The statisticians I spoke to had a different take. "The report can
conclude that for its 1,000 teen respondents, who probably do not
represent the American teen population, those who ate dinner with
their parent(s) five or more times per week also were less likely to
have a high substance abuse risk as defined by the study," Dr.
Christiansen said. "This doesn't make a good headline, though."

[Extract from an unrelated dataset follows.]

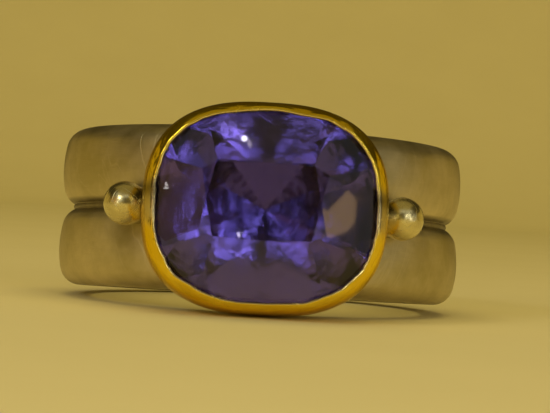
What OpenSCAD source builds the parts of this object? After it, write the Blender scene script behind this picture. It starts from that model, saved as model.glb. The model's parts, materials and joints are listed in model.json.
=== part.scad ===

CASA staffers say they have studied this issue for nearly a decade and
have consistently found the same link. "We do believe from our
research that . there is a strong association between family dinners
and substance abuse risk," Ms. Planet says. "And it's a finding that
we've seen consistently over the years."

Why It Matters

Even if there isn't a cause and effect relationship between family
dining and reduced drug use, what's the harm in encouraging kids to
sit down for a meal with their parents? On the surface, not much,
beyond the potential for a dent in fast-food industry revenue. Common
sense, and other studies, suggest that greater parental engagement is
associated with a lower incidence of substance abuse. As I've written
before, many numbers go unchallenged simply because no one has an
incentive to challenge them.

But by trumpeting a quick fix based on flawed numbers, this national
campaign risks papering over the deeper issues behind young people's
use of harmful substances. It's a lot easer for governments to back
Family Day than to reduce availability of drugs to children -- and in
fact, the study found that drug availability was more strongly
associated with drug use than was a child's dining habits.

And in many families, dinners may well be an indicator of familial
relations, rather than a motivator for better relations. "Family
dinners is an excellent surrogate question for how well the family is
functioning," says Mr. Wagner of QEV Analytics. "If as a family you
did everything wrong but you did get together for dinner, it would not
create kids who are safe from substance abuse."